* start DATA EXCERPT *

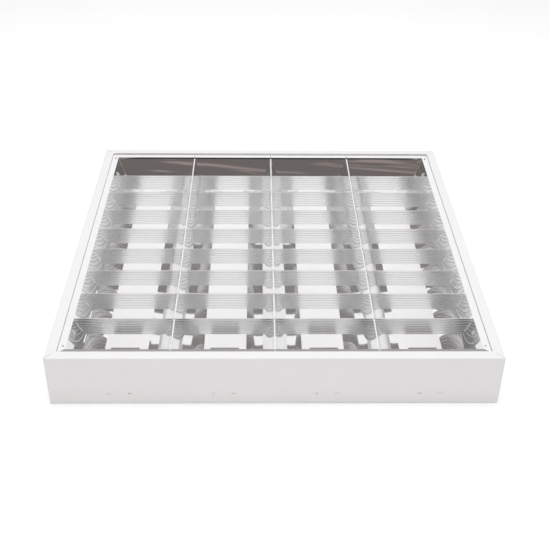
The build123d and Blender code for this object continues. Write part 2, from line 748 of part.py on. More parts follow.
for end, name in ((-1, "gear_terminal_near"), (1, "gear_terminal_far")):
    with BuildPart() as gear_terminal:
        wall_y = gear_centre_y + end * (gear_length / 2 + gear_flange_gap)
        with BuildSketch(Plane.XY.offset(gear_floor_z)):
            with Locations((0, wall_y + end * gear_terminal_depth / 2)):
                Rectangle(gear_terminal_width, gear_terminal_depth)
        extrude(amount=gear_terminal_height)
        front_edge = gear_terminal.edges().filter_by(Axis.X).group_by(Axis.Z)[-1].sort_by(Axis.Y)
        chamfer(front_edge[0] if end < 0 else front_edge[-1], gear_terminal_depth / 3)
    save(gear_terminal.part, name)

# Mains terminal block with its clamp screws, on its own boss
terminal_z = boss_height
pole_xs = [(i - (terminal_poles - 1) / 2) * terminal_pitch for i in range(terminal_poles)]
pole_z = terminal_z + terminal_wire_bore
terminal_top_z = terminal_z + terminal_height
terminal_seat_z = terminal_z + terminal_floor
clamp_ys = [terminal_centre_y - terminal_depth / 4, terminal_centre_y + terminal_depth / 4]
clamp_places = [(x, y) for x in pole_xs for y in clamp_ys]

with BuildPart() as mains_terminal:
    with BuildSketch(Plane.XY.offset(terminal_z)):
        with Locations((0, terminal_centre_y)):
            Rectangle(terminal_width, terminal_depth)
    extrude(amount=terminal_height)
    with BuildSketch(Plane.XZ.offset(-terminal_centre_y)):
        with Locations(*[(x, pole_z) for x in pole_xs]):
            Rectangle(terminal_wire_bore, terminal_wire_bore)
    extrude(amount=terminal_depth / 2, both=True, mode=Mode.SUBTRACT)
    with BuildSketch(Plane.XY.offset(terminal_top_z)):
        with Locations(*clamp_places):
            RegularPolygon(terminal_screw_diameter / 2 + screw_gap, clamp_sides)
    extrude(amount=pole_z - terminal_top_z, mode=Mode.SUBTRACT)
    with BuildSketch(Plane.XY.offset(terminal_top_z)):
        with Locations(terminal_screw_at):
            RegularPolygon(screw_head_diameter / 2 + screw_gap, screw_sides, major_radius=False)
    extrude(amount=terminal_seat_z - terminal_top_z, mode=Mode.SUBTRACT)
    with BuildSketch(Plane.XY.offset(terminal_z)):
        with Locations(terminal_screw_at):
            RegularPolygon(hole_radius, screw_sides, major_radius=False)
    extrude(amount=terminal_height, mode=Mode.SUBTRACT)
save(mains_terminal.part, "mains_terminal")

with BuildPart() as clamp_screws:
    clamp_z = pole_z + supply_wire / 2 + screw_gap
    with BuildSketch(Plane.XY.offset(clamp_z)):
        with Locations(*clamp_places):
            RegularPolygon(terminal_screw_diameter / 2, clamp_sides)
    extrude(amount=terminal_top_z - terminal_screw_sink - clamp_z)
    with BuildSketch(Plane.XY.offset(terminal_top_z - terminal_screw_sink)):
        with Locations(*clamp_places):
            Rectangle(terminal_screw_diameter, driver_slot_width)
    extrude(amount=-driver_slot_depth, mode=Mode.SUBTRACT)
save(clamp_screws.part, "clamp_screws")

# Pan head screws of the gear and the terminal block, driven into the tray's bosses
screw_seats = [(*place, gear_floor_z) for place in gear_screws_at] + [(*terminal_screw_at, terminal_seat_z)]
with BuildPart() as tray_screws:
    for x, y, seat_z in screw_seats:
        with BuildSketch(Plane.XY.offset(seat_z)):
            with Locations((x, y)):
                RegularPolygon(screw_head_diameter / 2, screw_sides)
        extrude(amount=screw_head_height, taper=screw_head_taper)
        with BuildSketch(Plane.XY.offset(seat_z)):
            with Locations((x, y)):
                RegularPolygon(screw_diameter / 2, screw_sides)
        extrude(amount=screw_tip_z - seat_z)
        with BuildSketch(Plane.XY.offset(seat_z + screw_head_height)):
            with Locations((x, y)):
                Rectangle(screw_head_diameter / 2, driver_slot_width)
                Rectangle(driver_slot_width, screw_head_diameter / 2)
        extrude(amount=-driver_slot_depth, mode=Mode.SUBTRACT)
save(tray_screws.part, "tray_screws")

# Earth terminal: ring lug on a boss, held by a screw with a hexagon head
with BuildPart() as earth_lug:
    with BuildSketch(Plane.XY.offset(boss_height)):
        with Locations((earth_x, earth_y)):
            RegularPolygon(earth_ring_diameter / 2, screw_sides)
        with Locations((earth_x, earth_y - earth_lug_length / 2)):
            Rectangle(earth_barrel_width, earth_lug_length)
        with Locations((earth_x, earth_y)):
            RegularPolygon(hole_radius, screw_sides, major_radius=False, mode=Mode.SUBTRACT)
    extrude(amount=earth_lug_sheet)
    barrel_length = earth_lug_length - earth_ring_diameter / 2
    barrel_y = earth_y - earth_lug_length + barrel_length / 2
    with BuildSketch(Plane.XY.offset(boss_height)):
        with Locations((earth_x, barrel_y)):
            Rectangle(earth_barrel_width, barrel_length)
    extrude(amount=supply_wire + earth_lug_sheet)
save(earth_lug.part, "earth_lug")

with BuildPart() as earth_screw:
    earth_seat_z = boss_height + earth_lug_sheet
    with BuildSketch(Plane.XY.offset(earth_seat_z)):
        with Locations((earth_x, earth_y)):
            RegularPolygon(earth_head_width / 2, 6, major_radius=False)
    extrude(amount=earth_head_height)
    with BuildSketch(Plane.XY.offset(earth_seat_z)):
        with Locations((earth_x, earth_y)):
            RegularPolygon(screw_diameter / 2, screw_sides)
    extrude(amount=screw_tip_z - earth_seat_z)
save(earth_screw.part, "earth_screw")

# Rubber grommet in the dished cable entry
with BuildPart() as cable_grommet:
    with BuildSketch(Plane.XZ):
        with BuildLine():
            low = entry_dish_height - grommet_gap
            high = entry_dish_height + tray_sheet + grommet_gap
            bore = grommet_bore / 2
            neck = entry_hole_diameter / 2 - grommet_gap
            lip = grommet_flange_diameter / 2
            crown = lip - grommet_flange / 2
            foot = low - grommet_flange
            top = high + grommet_flange
            back = [(bore, foot), (crown, foot), (lip, low), (neck, low)]
            front = [(neck, high), (lip, high), (crown, top), (bore, top)]
            Polyline(*back, *front, close=True)
        make_face()
    revolve(axis=Axis.Z)
save(cable_grommet.part.moved(Location((0, entry_y, 0))), "cable_grommet")

# Wires: two harnesses from the gear to the lampholders, the supply wires and the earth wire
wire_z = tray_sheet + harness_floor_gap + harness_diameter / 2
terminal_wire_z = gear_floor_z + gear_terminal_height / 2
foot_face_y = holder_face_y - holder_foot_reach
harness_y = foot_face_y - tap_length - harness_diameter / 2
outer_lamp_x = lamp_xs[-1]


def harness(start_x, start_y, run_x, side, end):
    """Route of one harness branch: out of the gear, down to the back plate and along the end wall."""
    return [
        (start_x, start_y, terminal_wire_z),
        (start_x, start_y + end * harness_exit, terminal_wire_z),
        (run_x, start_y + end * (harness_exit + harness_slope), wire_z),
        (run_x, end * harness_y, wire_z),
        (side * outer_lamp_x, end * harness_y, wire_z),
        (side * outer_lamp_x, end * foot_face_y, wire_z),
    ]


harness_starts = {-1: (0, 0, near_exit_y), 1: (-gear_terminal_width / 3, -harness_offset, far_exit_y)}
for end, end_name in ((-1, "near"), (1, "far")):
    centre_x, run_centre_x, start_y = harness_starts[end]
    for side, side_name in ((-1, "left"), (1, "right")):
        with BuildPart() as lamp_wires:
            offset_x = side * harness_spacing / 2
            with BuildLine() as route:
                points = harness(centre_x + offset_x, start_y, run_centre_x + offset_x, side, end)
                FilletPolyline(*points, radius=[harness_bend] * 3 + [harness_end_bend])
            with BuildSketch(Plane(route.line @ 0, z_dir=route.line % 0)):
                RegularPolygon(harness_diameter / 2, wire_sides)
            sweep()
            inner_lamps = [x for x in lamp_xs[1:-1] if x * side > 0]
            tap_plane = Plane(origin=(0, end * foot_face_y, wire_z), x_dir=(end, 0, 0), z_dir=(0, -end, 0))
            with BuildSketch(tap_plane):
                with Locations(*[(end * x, 0) for x in inner_lamps]):
                    RegularPolygon(tap_diameter / 2, wire_sides)
            extrude(amount=tap_length + harness_diameter / 2)
        save(lamp_wires.part, f"lamp_wires_{end_name}_{side_name}")

with BuildPart() as supply_wires:
    for pole_x, start_x in ((pole_xs[0], gear_terminal_width / 8), (pole_xs[1], gear_terminal_width / 3)):
        with BuildLine() as route:
            terminal_face_y = terminal_centre_y - terminal_depth / 2
            gap_y = terminal_face_y - far_exit_y
            FilletPolyline(
                (start_x, far_exit_y, terminal_wire_z),
                (start_x, far_exit_y + gap_y / 4, terminal_wire_z),
                (pole_x, terminal_face_y - gap_y / 4, pole_z),
                (pole_x, terminal_face_y + supply_insertion, pole_z),
                radius=supply_bend,
            )
        with BuildSketch(Plane(route.line @ 0, z_dir=route.line % 0)):
            RegularPolygon(supply_wire / 2, wire_sides)
        sweep()
save(supply_wires.part, "supply_wires")

with BuildPart() as earth_wire:
    with BuildLine() as route:
        terminal_back_y = terminal_centre_y + terminal_depth / 2
        lug_end_y = earth_y - earth_lug_length
        lug_wire_z = boss_height + earth_lug_sheet + supply_wire / 2
        gap_y = lug_end_y - terminal_back_y
        FilletPolyline(
            (pole_xs[2], terminal_back_y - supply_insertion, pole_z),
            (pole_xs[2], terminal_back_y + gap_y / 4, pole_z),
            (earth_x, lug_end_y - gap_y / 4, lug_wire_z),
            (earth_x, lug_end_y, lug_wire_z),
            radius=supply_bend,
        )
    with BuildSketch(Plane(route.line @ 0, z_dir=route.line % 0)):
        RegularPolygon(supply_wire / 2, wire_sides)
    sweep()
save(earth_wire.part, "earth_wire")

# Clips that hold the harnesses to the back plate
with BuildPart() as wire_clips:
    clip_top = wire_z + harness_diameter / 2 + harness_floor_gap
    channel = harness_diameter + 2 * harness_floor_gap
    for end in (-1, 1):
        for x in (v_blade_xs[0], v_blade_xs[-1]):
            with BuildSketch(Plane.YZ.offset(x - clip_length / 2)):
                with Locations((end * harness_y, (tray_sheet + clip_top + clip_sheet) / 2)):
                    Rectangle(channel + 2 * clip_sheet, clip_top + clip_sheet - tray_sheet)
                with Locations((end * harness_y, (tray_sheet + clip_top) / 2)):
                    Rectangle(channel, clip_top - tray_sheet, mode=Mode.SUBTRACT)
                foot_y = end * (harness_y - channel / 2 - clip_sheet - clip_foot / 2)
                with Locations((foot_y, tray_sheet + clip_sheet / 2)):
                    Rectangle(clip_foot, clip_sheet)
            extrude(amount=clip_length)
save(wire_clips.part, "wire_clips")
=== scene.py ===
import json
import math

import bmesh
import bpy
from mathutils import Matrix, Vector


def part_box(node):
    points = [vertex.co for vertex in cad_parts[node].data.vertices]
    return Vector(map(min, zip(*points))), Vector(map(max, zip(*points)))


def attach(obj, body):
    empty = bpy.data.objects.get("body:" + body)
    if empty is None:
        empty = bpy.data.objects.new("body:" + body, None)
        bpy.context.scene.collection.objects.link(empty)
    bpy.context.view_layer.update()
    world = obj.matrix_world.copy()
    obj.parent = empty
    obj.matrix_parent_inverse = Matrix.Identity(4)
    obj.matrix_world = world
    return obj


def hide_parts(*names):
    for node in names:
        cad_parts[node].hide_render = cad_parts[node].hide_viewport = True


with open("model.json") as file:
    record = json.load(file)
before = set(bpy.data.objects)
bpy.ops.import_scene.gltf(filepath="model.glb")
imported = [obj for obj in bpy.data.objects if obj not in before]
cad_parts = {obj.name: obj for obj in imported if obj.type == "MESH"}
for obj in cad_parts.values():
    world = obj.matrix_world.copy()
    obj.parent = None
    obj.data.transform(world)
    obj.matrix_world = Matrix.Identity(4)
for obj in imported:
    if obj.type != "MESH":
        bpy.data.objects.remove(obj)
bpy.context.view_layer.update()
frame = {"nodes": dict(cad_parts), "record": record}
nodes = frame["nodes"]
record = frame["record"]
slot_of = {row["node"]: row["material_slot"] for row in record["subparts"]}
body_with = {node: body for body, members in record["behaviour"]["bodies"].items() for node in members}

MM = 0.001

# Camera of the photograph: place, angles and focal length fitted to the fixture's corners
camera_place = Vector((-0.0229, -1.2550, 0.8592))
camera_pitch = 0.5981
camera_yaw = 0.0214
camera_roll = 0.0130
camera_lens = 59.7

# Colours as they render under plain white light
white_paint = (0.93, 0.92, 0.923)
white_holder = (0.86, 0.86, 0.845)
studio_brown = (0.15, 0.132, 0.126)
studio_streak = (0.30, 0.25, 0.24)

# Studio: lamps in watts, and the floor under the fixture
overhead_power = 39.5
fill_power = 28
floor_reach = 6.0
floor_drop = 0.6 * MM
floor_glow = 0.42

# Louvre: places from the frame, and the bend that its skirts share
right_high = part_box("side_reflector_right")[1]
far_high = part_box("end_reflector_far")[1]
front_z = right_high.z
lip_gap_taken = 0.55 * MM
flange_edge_x = right_high.x + lip_gap_taken
flange_edge_y = far_high.y + lip_gap_taken
flange_width = 9.35 * MM + lip_gap_taken
skirt_x = flange_edge_x - flange_width
skirt_y = flange_edge_y - flange_width
louvre_sheet = 0.5 * MM
flank_radius = 82.6 * MM
flank_lean = math.radians(13.1)
flank_depth = 53.0 * MM
end_flank_depth = 38.0 * MM
nose_half = 1.0 * MM
v_blade_names = ["v_blade_1", "v_blade_2", "v_blade_3"]
v_blade_xs = [(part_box(name)[0].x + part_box(name)[1].x) / 2 for name in v_blade_names]
column_pitch = v_blade_xs[1] - v_blade_xs[0]
lamp_xs = [(i - 1.5) * column_pitch for i in range(4)]
blade_names = [f"cross_blade_{i}" for i in range(1, 9)]
row_ys = [(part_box(name)[0].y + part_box(name)[1].y) / 2 for name in blade_names]
row_pitch = row_ys[1] - row_ys[0]

# Cuts in the louvre's sheets
mitre_gap = 0.15 * MM
tongue_gap = 0.2 * MM
tongue_reach = 3.8 * MM
notch_half = 1.2 * MM
notch_length = 4.4 * MM
wing_cut_start = skirt_y - 60.6 * MM
wing_cut_end = skirt_y - 27.6 * MM
wing_cut_width = 13.5 * MM
slit_half = 1.2 * MM
tab_slot_half = 2.4 * MM
slit_depth = 14.3 * MM
tab_slot_top = 7.7 * MM
tab_slot_bottom = 24.3 * MM
window_near = skirt_y - 51.6 * MM
window_far = skirt_y - 44.6 * MM
hook_slot_end = skirt_y - 38.6 * MM
window_top = 6.0 * MM
window_bottom = 13.6 * MM
hook_slot_top = 10.4 * MM
tab_half = 20.5 * MM
tab_reach = 35.0 * MM
tab_drop = 4.0 * MM
flange_lift = 1.5 * MM
near_flange_lift = 0.7 * MM
flange_rise = 0.13
near_flange_rise = 0.22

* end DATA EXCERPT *

*WRITTEN REQUEST*
Return, please, the lines of the data from the first through the line containing "save(gear_terminal.part, name)", both kept, exactly as they stand and nothing more.

*IN RESPONSE*
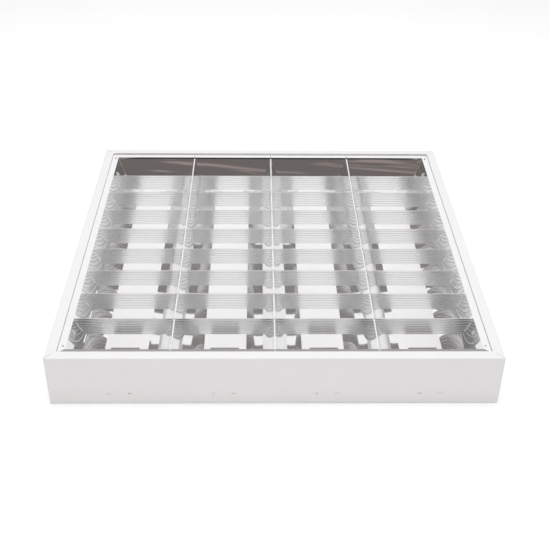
The build123d and Blender code for this object continues. Write part 2, from line 748 of part.py on. More parts follow.
for end, name in ((-1, "gear_terminal_near"), (1, "gear_terminal_far")):
    with BuildPart() as gear_terminal:
        wall_y = gear_centre_y + end * (gear_length / 2 + gear_flange_gap)
        with BuildSketch(Plane.XY.offset(gear_floor_z)):
            with Locations((0, wall_y + end * gear_terminal_depth / 2)):
                Rectangle(gear_terminal_width, gear_terminal_depth)
        extrude(amount=gear_terminal_height)
        front_edge = gear_terminal.edges().filter_by(Axis.X).group_by(Axis.Z)[-1].sort_by(Axis.Y)
        chamfer(front_edge[0] if end < 0 else front_edge[-1], gear_terminal_depth / 3)
    save(gear_terminal.part, name)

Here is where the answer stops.